I don't want to derail what the OP is trying to do here, but I'll lightly engage for conversation's sake. By no means are all mythic abilities of equal utility. So yeah, I'm uncomfortable with flat stating 2 MT = 1 CR because it really depends. Many of the mythic abilities are better than any 1 level of a PC class. Many are not though. And measuring classed "CR" is also more art than science. Sure, the math says what to do, but we all know some classes are beefier than others, and some classes and class abilities synergize better than others, and some builds are flat out massively better than others. Mythic is kind of like that... only cranked up to 11. It's the same, only more so.

Mythic is not something appropriate to introduce to a normal campaign. One where you plan on having the PCs evolve into legendary demigods, about whom tales are told for centuries... definitely.


Anguish wrote:
Sauce987654321 wrote:
If 2 mythic tiers equals +1 CR then yes it's not supposed to be overpowered. A CR increase from a source should have its power level in line with any other source.

I don't want to derail what the OP is trying to do here, but I'll lightly engage for conversation's sake. By no means are all mythic abilities of equal utility. So yeah, I'm uncomfortable with flat stating 2 MT = 1 CR because it really depends. Many of the mythic abilities are better than any 1 level of a PC class. Many are not though. And measuring classed "CR" is also more art than science. Sure, the math says what to do, but we all know some classes are beefier than others, and some classes and class abilities synergize better than others, and some builds are flat out massively better than others. Mythic is kind of like that... only cranked up to 11. It's the same, only more so.

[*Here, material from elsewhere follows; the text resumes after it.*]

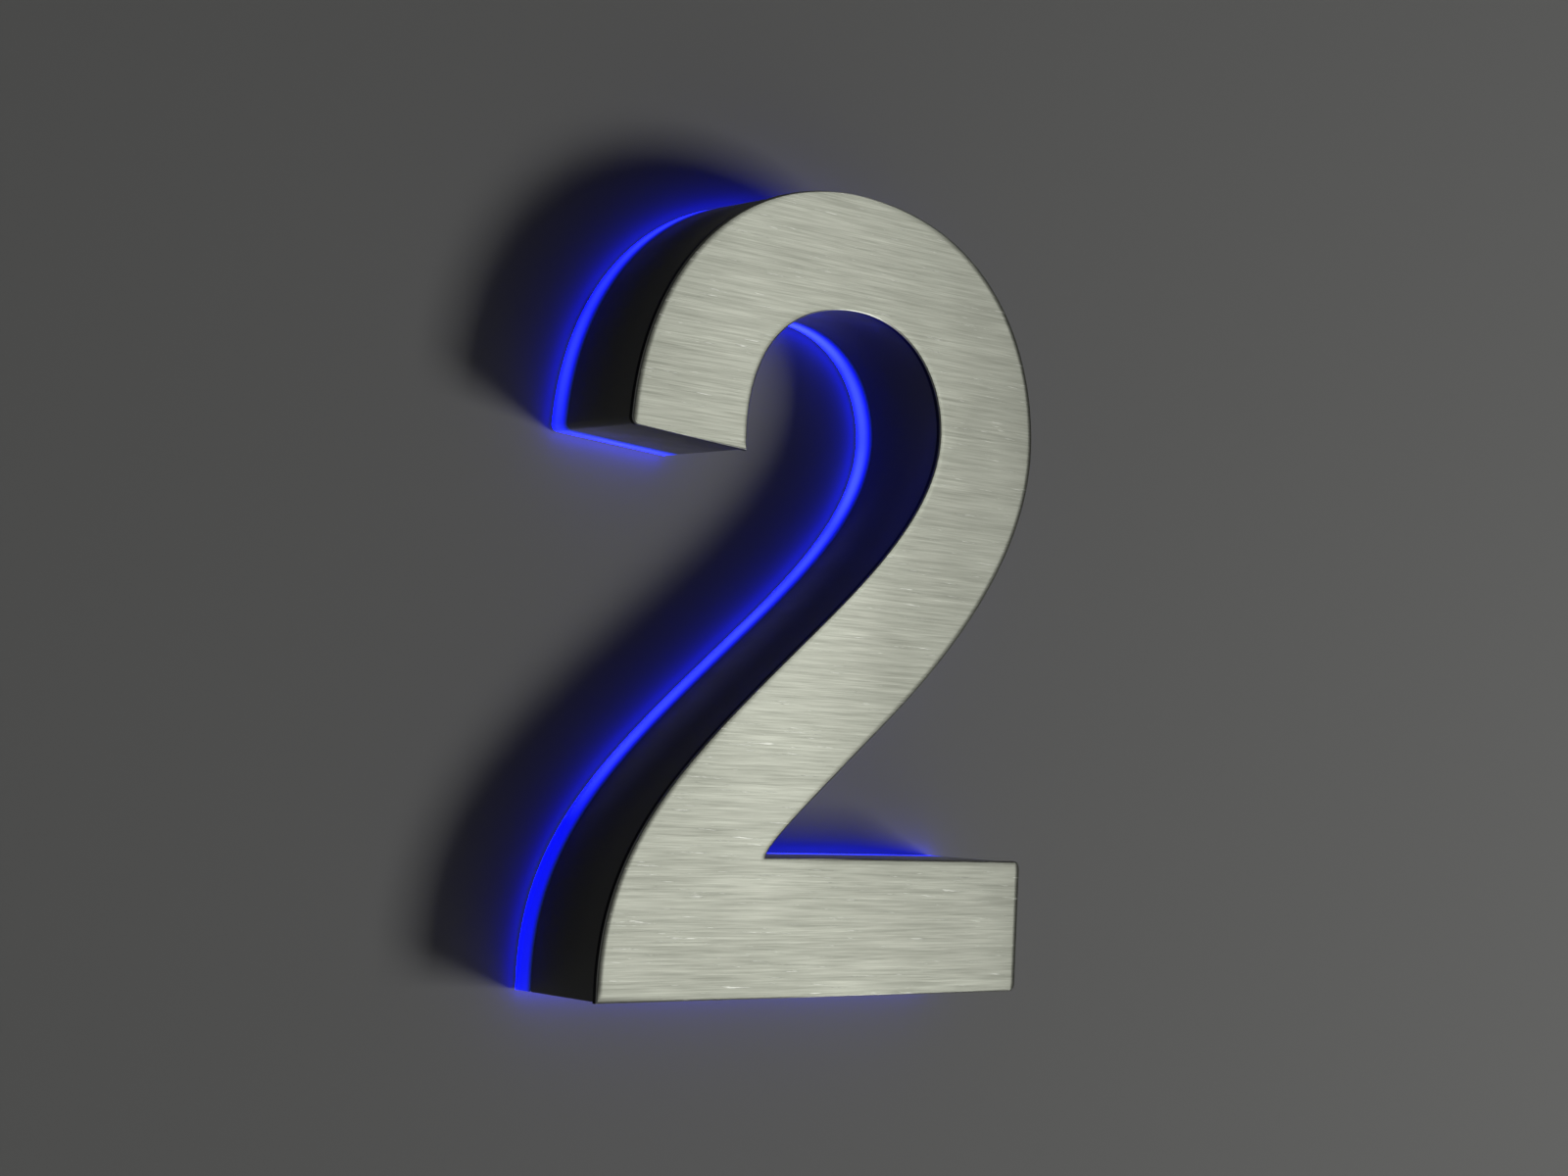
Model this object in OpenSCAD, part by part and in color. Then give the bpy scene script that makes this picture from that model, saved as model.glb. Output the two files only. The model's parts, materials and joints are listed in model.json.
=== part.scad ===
// Backlit numeral sign: a fabricated metal numeral 2 on a thick edge-lit acrylic back.
// X runs to the right, Y into the wall and Z up. The origin is the centre of the four
// wall studs on the wall's surface. The outline is drawn in the numeral's own plane,
// from the left end of its base.

/* [Numeral] */
// Height from the base to the crown
numeral_h = 200; // [190:1:225]
// Width of the foot
numeral_w = 138; // [130:1:155]
// Height of the foot
foot_h = 34; // [31:0.5:40]
// Distance of the bowl's widest point from the right end of the foot
bowl_in = 2; // [0:0.5:6]
// Depth of the bowl's widest point below the crown
bowl_drop = 57.5; // [54:0.5:62]
// Width of the stroke at the bowl
bowl_stroke = 34; // [31:0.5:36]
// Distance of the crown from the left edge
crown_x = 70.5; // [68:0.5:74]
// Thickness of the stroke at the crown
crown_stroke = 29.5; // [27:0.5:33]
// Distance of the counter's highest point from the left edge
counter_x = 71; // [68:0.5:74]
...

Mythic is not something appropriate to introduce to a normal campaign. One where you plan on having the PCs evolve into legendary demigods, about whom tales are told for centuries... definitely.

That's interesting, I hadn't noticed the Tier/CR ratio. I haven't yet, but plan to run a Mythic campaign. I remember when the playtest came out, they were saying the Mythic "levels" were going to be equivalent to a normal level. Not a lot changed power wise from then, so maybe that's why it seems OPed.

Anyone know more about this aspect?

Regarding the direct subject of this thread: the houserules seem simple and straight forward. I think they would achieve a "mythic" or rather "epic" feeling game, as long as all the major bad guys are knock-down, drag-out fights.